The embedments are those links. Each one is engineered to carry a specific force - sliding, tipping, shear in a tight space, or the point load of a steel column - from the wood into the concrete.

They go in before the pour because there is no second chance. Cast-in hardware is locked in the concrete exactly where the framing will land. Bolt it on afterward and you are trusting a few fasteners drilled into cured concrete instead of steel anchored deep in the footing. We set it now, while the rebar cage is open and every bolt can be tied into the structure around it.

2. Anchor Bolts: Stopping the Slide

The most common embedment is the anchor bolt - the bolt standing up out of the concrete every few feet along the base of every wall. Its job is to fight shear: the sideways force that wants to slide the whole wood structure off the smooth top of the foundation.

Anchor bolts connect the sill plate - the pressure-treated 2x that sits flat on the concrete - to the footing. On this job they are 5/8-inch bolts, and the layout is not casual:

  • Centered on the plate. The bolt sits in the middle of the sill so there is full wood on both sides. Too close to an edge and the plate can split out under load.
  • Evenly spaced along the run. Code caps the spacing, and in our seismic zone it tightens. Even spacing spreads the holding power down the entire wall instead of leaving weak gaps.
  • Two per piece, one near each end. Every cut length of sill gets at least two bolts, one within a foot of each end, so no piece of wood is left unanchored.
  • Plate washers. In a seismic zone each bolt gets a 3-inch square steel plate washer, so the bolt pulls against a wide bearing surface and the nut cannot tear through the wood.

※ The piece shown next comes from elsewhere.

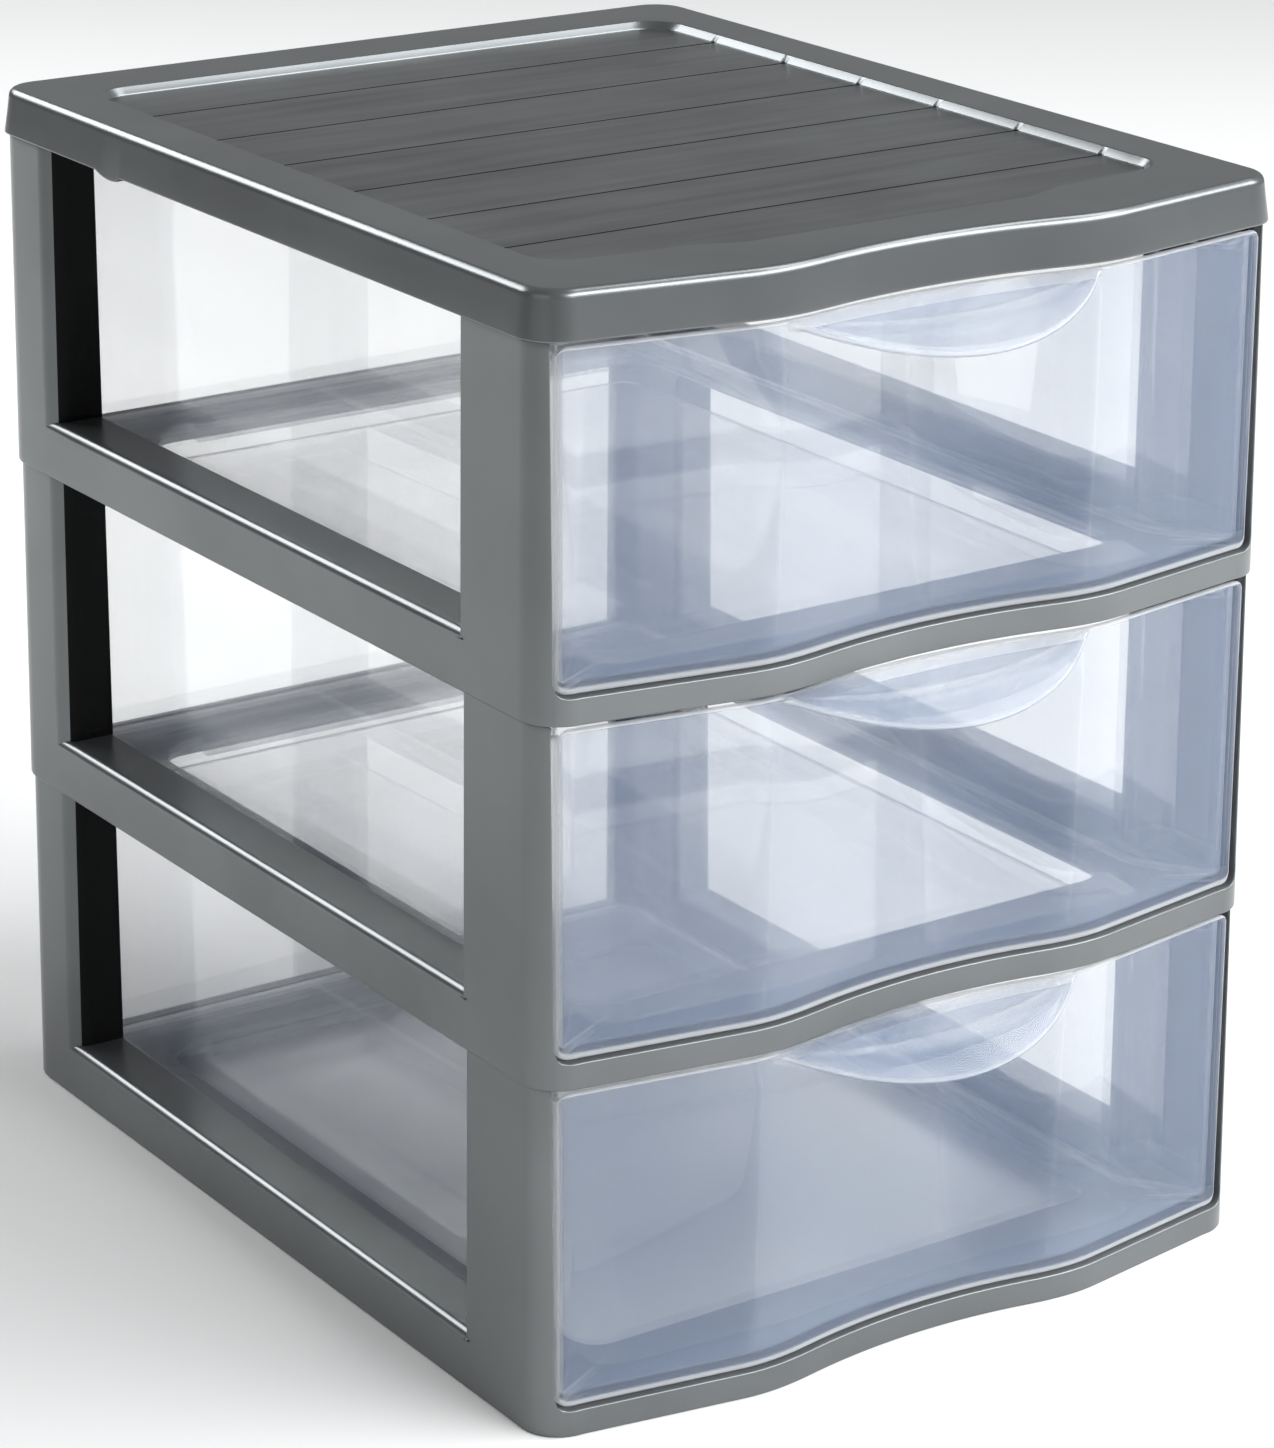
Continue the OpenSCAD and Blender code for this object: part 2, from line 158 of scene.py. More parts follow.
# ---- faces and meshes -----------------------------------------------------------------------------


def grid(rows, cols, closed=False, ring=False):
    """Quads of a grid of points, as a (rows, columns, 4) array. Columns join up when closed, rows when ring."""
    i, j = np.arange(rows if ring else rows - 1), np.arange(cols if closed else cols - 1)
    i, j = np.meshgrid(i, j, indexing="ij")
    up, right = (i + 1) % rows, (j + 1) % cols
    return np.stack([i * cols + j, i * cols + right, up * cols + right, up * cols + j], -1)


def merge(parts):
    """One (points, quads) from several; points may hold more than three numbers, such as an inner partner."""
    start = np.cumsum([0] + [len(p) for p, q in parts])
    points = np.concatenate([p for p, q in parts])
    quads = np.concatenate([q + s for (p, q), s in zip(parts, start)])
    return points, quads


def weld(points, quads):
    """Points whose first three numbers agree to half a micrometre become one."""
    key = np.round(points[:, :3] * WELD).astype(np.int64)
    _, first, same = np.unique(key, axis=0, return_index=True, return_inverse=True)
    return points[first], same.ravel()[quads]


def mirrored(part):
    """A part and its mirror image in x, whose faces are turned round so that they still point outward."""
    points, quads = part
    flip = np.ones(points.shape[1])
    flip[::3] = -1
    return merge([part, (points * flip, quads[:, ::-1])])


def thicken(points, quads):
    """Closed wall between two sheets: columns 0-2 are the outer points, 3-5 their inner partners. The inner faces
    are the outer ones turned round, and every edge that only one face has gets a rim face."""
    n = len(points)
    edges = np.stack([quads, np.roll(quads, -1, 1)], -1).reshape(-1, 2)
    edges = edges[edges[:, 0] != edges[:, 1]]
    _, same, count = np.unique(np.sort(edges, 1), axis=0, return_inverse=True, return_counts=True)
    a, b = edges[count[same.ravel()] == 1].T
    rim = np.stack([b, a, a + n, b + n], 1)
    return np.concatenate([points[:, :3], points[:, 3:]]), np.concatenate([quads, quads[:, ::-1] + n, rim])


def box(low, high):
    """A block from its lowest and highest corner."""
    x, y = np.array([low, high], float)[[0, 1, 1, 0], 0], np.array([low, high], float)[[0, 0, 1, 1], 1]
    ring = [np.stack([x, y, np.full(4, z)], -1) for z in (low[2], high[2])]
    quads = np.concatenate([grid(2, 4, closed=True).reshape(-1, 4), [[3, 2, 1, 0], [4, 5, 6, 7]]])
    return np.concatenate(ring), quads


SHARP = math.radians(38)  # edges with a larger turn than this get the bevel


def build(name, points, quads, material, body, bevel=0.0, smooth=True, hollow=None):
    """Puts millimetre points and quads into a mesh object at the origin. A quad with two corners at one point
    becomes a triangle. Edges get the bevel, and normals are weighted by face area so that flats look flat. A
    fourth number per point becomes the attribute "rim", where a clear wall gets a painted highlight for the light it
    gathers. Faces inside the posts and on the wings get the material hollow, if there is one: painted shade."""
    points, quads = weld(points, quads)
    at = np.abs(points[quads].mean(1))
    # painted shade: faces inside the posts and on the wings, which get the near-black material hollow
    dark = (at[:, 0] < HW - PAINTED_SHADE_SIDE) & (at[:, 1] < HD - PAINTED_SHADE_END) & (at[:, 2] % PITCH > LEDGE_Z + PAINTED_SHADE_UP)
    keep = quads != np.roll(quads, -1, 1)
    size = keep.sum(1)
    quads, keep, dark, size = quads[size > 2], keep[size > 2], dark[size > 2], size[size > 2]
    corners = quads[keep].astype(np.int32)
    mesh = bpy.data.meshes.new(name)
    mesh.vertices.add(len(points))
    mesh.vertices.foreach_set("co", ((points[:, :3] + [0, Y_SHIFT, 0]) / MM).astype(np.float32).ravel())
    mesh.loops.add(len(corners))
    mesh.loops.foreach_set("vertex_index", corners)
    mesh.polygons.add(len(size))
    mesh.polygons.foreach_set("loop_start", (np.cumsum(size) - size).astype(np.int32))
    mesh.polygons.foreach_set("use_smooth", np.full(len(size), smooth))
    mesh.update(calc_edges=True)
    if mesh.validate():
        raise RuntimeError(f"{name}: the mesh had faces that do not hold")
    if points.shape[1] > 3:
        # rim: where a clear wall gets its painted highlight
        rim = mesh.attributes.new("rim", "FLOAT", "POINT")
        rim.data.foreach_set("value", points[:, 3].astype(np.float32))
    mesh.materials.append(material)
    if hollow:
        mesh.materials.append(hollow)
        mesh.polygons.foreach_set("material_index", dark.astype(np.int32))
    piece = bpy.data.objects.new(name, mesh)
    bpy.context.scene.collection.objects.link(piece)
    if bevel:
        edge = piece.modifiers.new("rounded edges", "BEVEL")
        edge.width, edge.segments, edge.limit_method = bevel / MM, 2, "ANGLE"
        edge.angle_limit, edge.use_clamp_overlap = SHARP, False
    normals = piece.modifiers.new("even flats", "WEIGHTED_NORMAL")
    normals.keep_sharp = True
    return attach(piece, body)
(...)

Anchor bolts set in the forms along a sill line before the pour, tagged and evenly spaced down the run

3. Hold-Downs: Stopping the Tip-Over

Anchor bolts stop sliding, but they do not stop a wall from tipping. Push hard enough on the top of a wall and it acts like a sail - one end drives down while the other levers up and tries to peel away from the foundation. Engineers call that the overturning force, and it is strongest at the ends of shear walls, the rigid plywood-sheathed walls that brace the house.

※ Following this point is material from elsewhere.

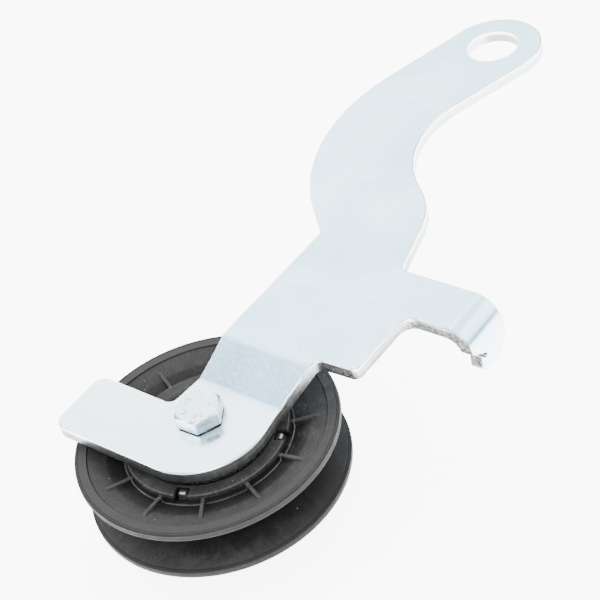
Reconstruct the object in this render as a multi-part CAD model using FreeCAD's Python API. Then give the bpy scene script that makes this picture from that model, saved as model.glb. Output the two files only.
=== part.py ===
"""Belt tensioner arm with a V-groove idler pulley.

A flat pressed-steel arm swings on a pin through its eye. A spring hooks into the notch of the
curled tab, and pulls the idler pulley at the other end against a V-belt.

Working frame: millimetres, Z along the pulley axis, Z = 0 on the pulley's front face, and X along
the arm from the pulley towards the eye. Every solid is moved at the end so that the centre of
the pivot bore is the origin.
"""
import FreeCAD, Part
import math
import os

V = FreeCAD.Vector
AXIS = V(0, 0, 1)

# ---- driving dimensions: arm ------------------------------------------------------------------
SHEET = 4.0                     # sheet thickness
JOGGLE_RISE = 7.0               # step from the foot up to the main plate
JOGGLE_ANGLE = 28.0             # slope of the step, degrees
JOGGLE_START = 12.7             # where the foot ends, from the pulley axis
JOGGLE_INNER_R = 1.5            # press radius on the inside of both bends
FOOT_UNDERSIDE = 1.0            # gap from the pulley's front face to the foot
FOOT_R = 21.5                   # round end of the foot, about the pulley axis
STRAP_TOP_Y = 10.4              # straight edge of the strap
EYE_CENTRE = V(181.4, 12.6, 0)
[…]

A hold-down handles it. Instead of relying on the sill plate, the hold-down bypasses it entirely and ties a vertical framing post straight down to the footing. The bracket bolts to the post up top with heavy screws, and a length of all-thread runs down into a Simpson SSTB anchor cast deep in the concrete.

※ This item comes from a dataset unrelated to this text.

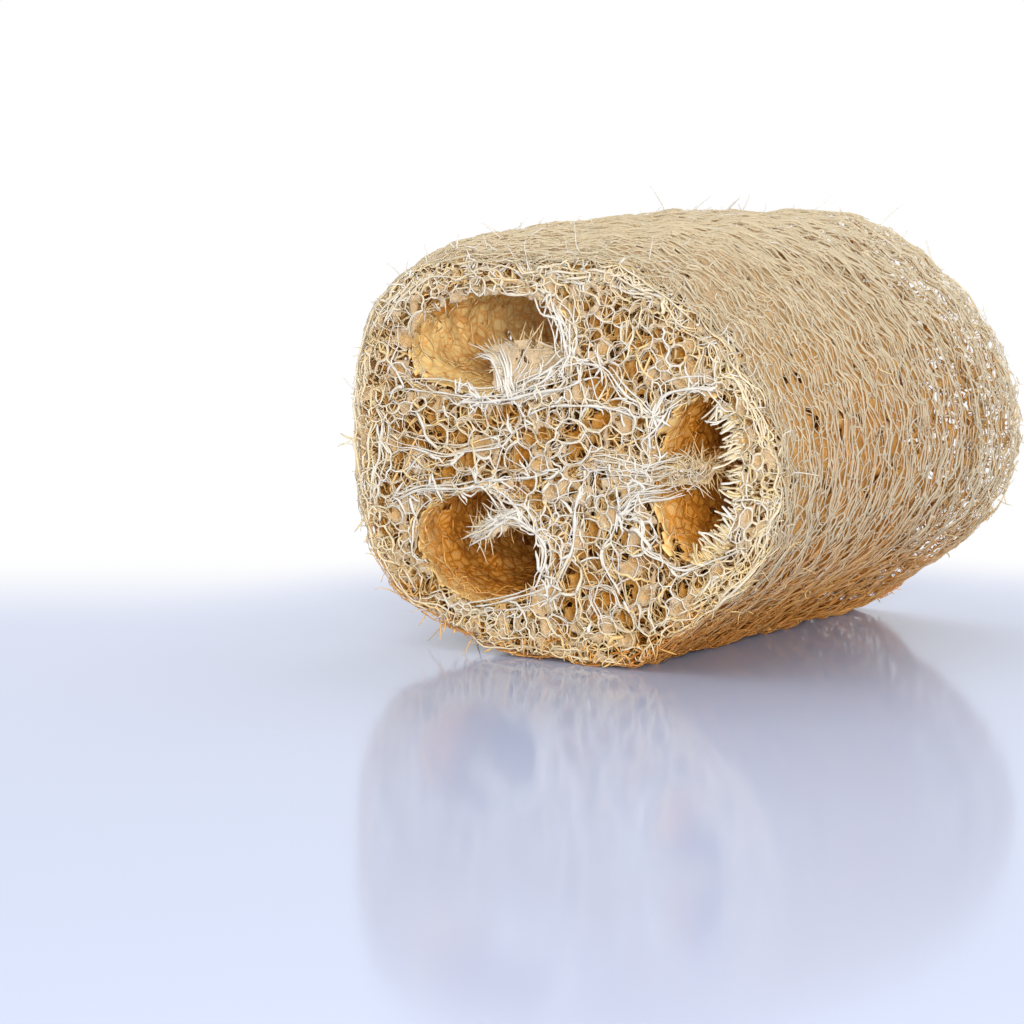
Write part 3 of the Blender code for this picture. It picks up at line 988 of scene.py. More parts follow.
def add_wall_net(fibres, cell, depth, width, turn, thinned, seed, from_cut=None):
    """One net of the wall, this deep under the surface. Round the girth its fibres slant to one side and
    the other in turn, so that nets with other turns cross it at small angles. Up to this share of it is
    left out towards the far end, where the photograph shows light through the wall. Deep nets are thin
    over the channels, which lie right under the wall."""
    rng = np.random.default_rng(seed)
    spots, pairs = net_of_cells(math.tau * MEAN_RADIUS, LENGTH + 4 * WALL_SLANT, cell, 0.40, rng)
    angle = evenly_round_body(spots[:, 0])
    y = spots[:, 1] + WALL_SLANT * np.sin(2 * angle + turn + spots[:, 1] / (25 * MM))
    level = depth + rng.normal(0, 0.3 * MM, len(spots))
    inside = np.abs(y) < LENGTH / 2 - rng.uniform(-0.3 * MM, 1.2 * MM, len(spots))
    inside &= rng.random(len(y)) > thinned * towards_far_end(y)
    if from_cut:
        inside &= rng.random(len(y)) < 1.4 * np.exp((np.abs(y) - LENGTH / 2) / from_cut)
    if depth > 1.5 * MM:
        for channel, reach, kept in zip(CHANNELS, (32, 26, 30), (0.1, 0.25, 0.25)):
            away = np.abs((np.degrees(angle) - channel.bearing + 180) % 360 - 180)
            inside &= (away > reach) | (rng.random(len(y)) < kept)
    points = on_body(angle, np.clip(y, -LENGTH / 2, LENGTH / 2), np.maximum(level, 0.25 * MM))
    fibres.add_net(points, pairs[inside[pairs].all(axis=1)], width, 0.34, 1.5 * MM)


class LOOFAH_OT_hoop_layer(bpy.types.Operator):
    """Nets of fibre laid round the body, one over another"""

    bl_idname = "loofah.hoop_layer"
    bl_label = "Hoop fibre layer"

    def execute(self, context):
        wall = context.scene.loofah_wall
        cream = context.scene.loofah_colours.cream
        material = gourd_fibre("Dried gourd fibre, outer wall", 0.62, 0.55, cream)
        # Name, depth, the cell's length and spacing and the fibre's width as shares of the settings,
        # turn, share left out, least and most amber, seed
        # The deeper nets are painted more amber: partly the flesh's stain, partly painted shade under the
        # nets above them
        layers = (
            ("hoop_net_surface", 0.3 * MM, 0.85, 1.30, 0.95, 0.0, 0.1, 0.20, 0.34, 11),
            ("hoop_net_fine", 0.5 * MM, 0.70, 1.45, 0.66, 1.0, 0.3, 0.24, 0.40, 14),
            ("hoop_net_middle", 1.1 * MM, 1.10, 2.10, 1.00, 2.4, 1.0, 0.42, 0.62, 12),
            ("hoop_net_inner", 2.0 * MM, 1.40, 2.40, 1.30, 4.2, 2.0, 0.52, 0.72, 13),
        )
        for name, depth, longer, wider, thicker, turn, thinned, least, most, seed in layers:
            fibres = Fibres(seed)
            cell = (wall.cell_length * longer, wall.spacing * wider)
            add_wall_net(fibres, cell, depth, wall.fibre_width * thicker, turn, thinned, seed)
            if name == "hoop_net_fine":
                # Close to the cuts the wall is matted with more of the finest fibres
                cell = (wall.cell_length * 0.6, wall.spacing * 0.75)
                width = wall.fibre_width * 0.62
                add_wall_net(fibres, cell, 0.4 * MM, width, 5.0, 0.0, 15, from_cut=6 * MM)
            shade = wall_amber(least, most)
            make_piece(name, fibres, 3, material, ["hoop_fibre_layer"], shade)
        return {"FINISHED"}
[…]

This is where the varying sizes come in. The engineer matches the hardware to the calculated uplift, and it scales hard:

  • HDU2 pairs with an SSTB20 anchor for lighter loads.
  • HDU8 and HDQ11 step up to SSTB28 and SSTB36 anchors for walls fighting thousands of pounds of uplift.

The bigger anchors need room, so the footing gets deepened where they land to give the steel enough concrete around it.

The hold-down only works if the whole chain is made - post to bracket to anchor to footing. Skip one bracket and you have a wall that looks braced and is not.

A row of Simpson hold-downs strapped to framing posts, their anchors cast into the rebar cage

4. Strong-Walls: Shear Where There Is No Room

Sometimes the wall that needs to brace the house is mostly opening - a garage door or floor-to-ceiling glass leaves a solid strip too narrow for a conventional shear wall. There we set a prefabricated WSWH24 Strong-Wall, which packs the bracing of a much wider wall into a 24-inch footprint, anchored by the same cast-in family of hardware. We covered that one in depth already - see our breakdown of Strong-Walls.

5. Column Base Plates: Spreading a Steel Load

The last embedment carries the heaviest, most concentrated load. Where a steel column lands - an HSS 4x4 or 6x6 tube carrying a floor or roof above - all of that weight comes down on one small point. Set that column straight on concrete and it would punch through.

The fix is a base plate: a thick steel plate, 14 inches square and 7/8-inch thick, welded to the bottom of the column. It spreads the column’s point load across a wide patch of footing so the concrete is not crushed. Holding it down are four cast-in anchor bolts in a square pattern - the templated bolt groups standing in the rebar before the pour.

Two details make it work:

  • Double nuts level it. A nut below the plate and a nut above let the crew set the column dead-level and plumb before anything is locked in.
  • Dry pack transfers the load. Once set, the gap under the plate is packed solid with non-shrink grout so the compression load bears evenly into the footing instead of on the bolts.

And the part that fits the title: on this job those steel columns get clad in stone. The structural steel doing the heavy lifting disappears inside a finished stone column - the strength is there, you just never see it.

Key Takeaways

  • Every embedment exists to keep one continuous load path - frame to connection to concrete to footing to soil.
  • Anchor bolts fight sliding; they are centered on the sill, evenly spaced, and double-bolted on every piece of plate.
  • Hold-downs fight overturning at shear-wall ends, tying the post straight to the footing, and they scale with the calculated uplift.
  • Strong-Walls brace narrow openings the same way, in a 24-inch footprint.
  • Base plates spread a steel column’s point load, leveled on double nuts and bedded in non-shrink grout.
  • All of it goes in before the pour, because cured concrete gives no second chance.